You see that if I start out at y, at capital Y, a steady state, that is 0. The derivative is 0. I stay there. And there are two possibilities. If I start-- this gives me two possibilities, right? What are the solutions to this equation?

This gives me y equals 0 is one solution clearly. Or y equals-- let's see. If this equals that, I could cancel a y. y would be a/b, exactly the two in the picture. If I start at 0, I stay at 0. No population. Nothing can happen. But if I move a little away, if I get two people, we grow. We grow exponentially for awhile, but then the by squared term takes it-- gets in there, slows us down.

And we slow down, and we reach this a/b. If we had started at a/b, we would have stayed at a/b. So that S curve picture is really a nice graph of the solution. Here is the solution at steady state, going nowhere. There is a solution at steady state with population, competition, and cooperation are balanced, and nothing happens.

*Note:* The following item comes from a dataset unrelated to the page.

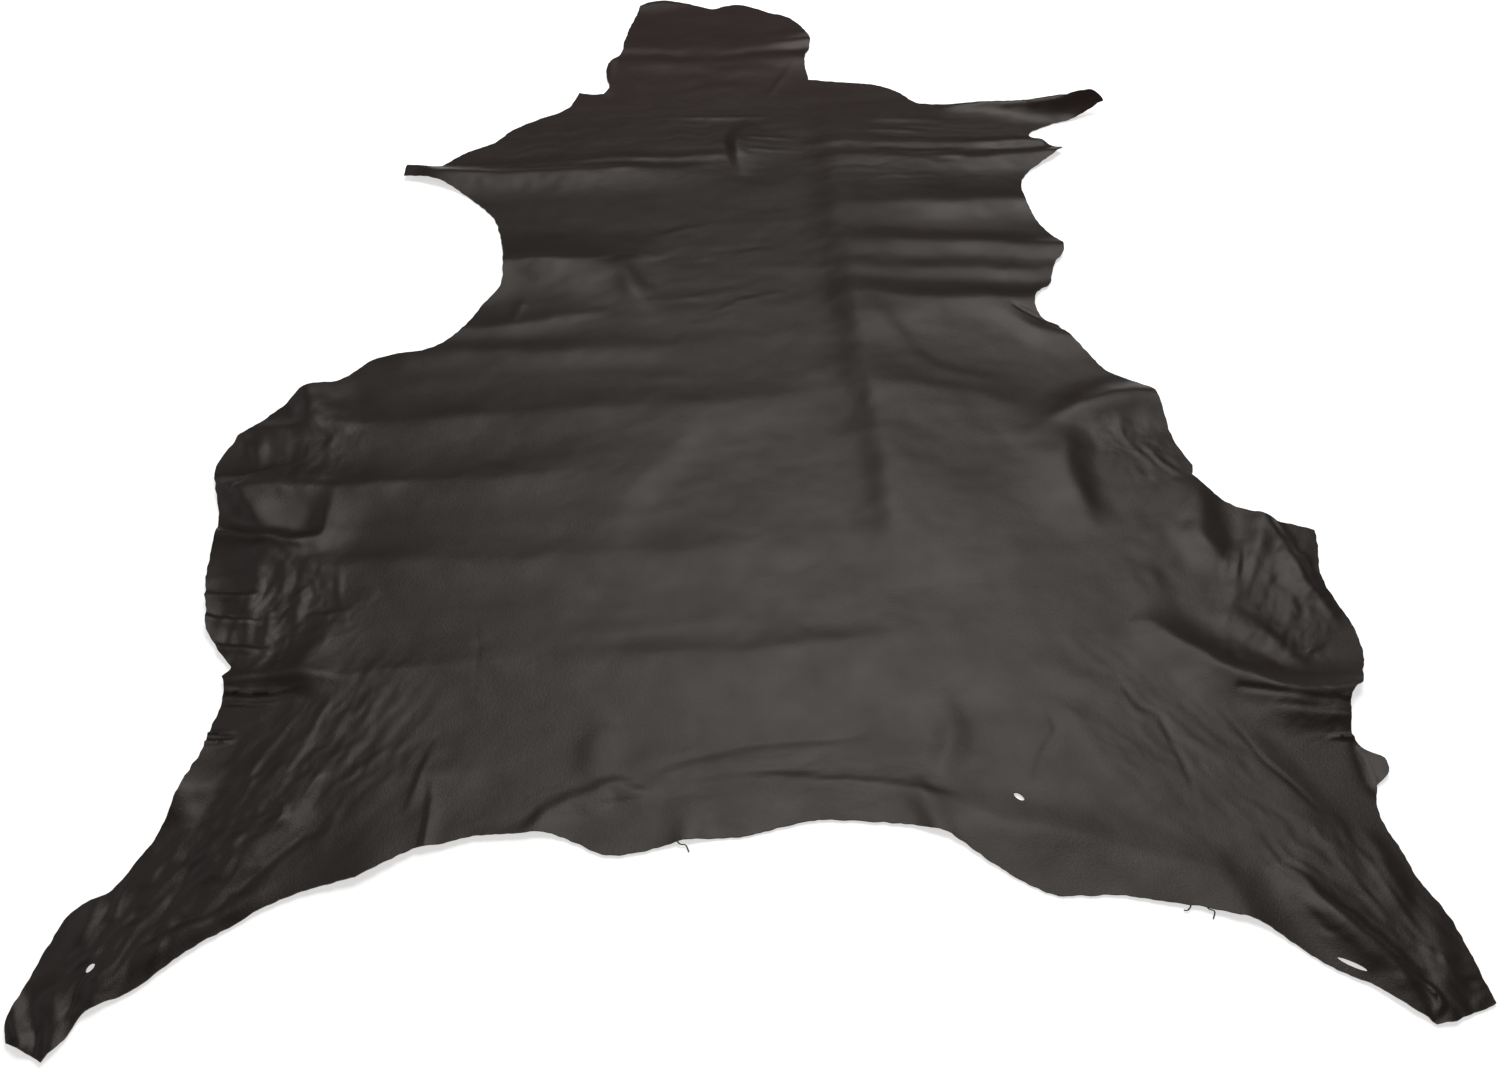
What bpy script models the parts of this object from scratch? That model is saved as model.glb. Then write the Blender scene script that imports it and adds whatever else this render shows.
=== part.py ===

Otherwise, whenever we have S curves, then they don't cross. Depending where we're-- depending on the initial value, we'll get beyond one or other of these curves. And they all go up to that carrying capacity, that limiting population, a/b.

So the final take home message about this equation is, as an example of equations with steady states, this steady state is called unstable because if we start near y equals 0, we take off. If we start near y equals 0, we start growing. We leave that steady state. This steady state is called stable because if we're near a/b, we get closer and closer to a/b.

I'll do the example. This will be one example of a general problem. dy/dt is some function of y. It's a right-hand side that depends on y. That will be our next video, to understand those equations dy/dt is f of y and notice that they're not linear.

But we can solve for steady states. A steady state will be when f at y is 0. Then, nothing happens. But is that steady state stable? Or is it unstable? That's the crucial thing for all applications. Are we settling down to something acceptable? Or are we blowing up to something impossible? That's the next video. Thank you.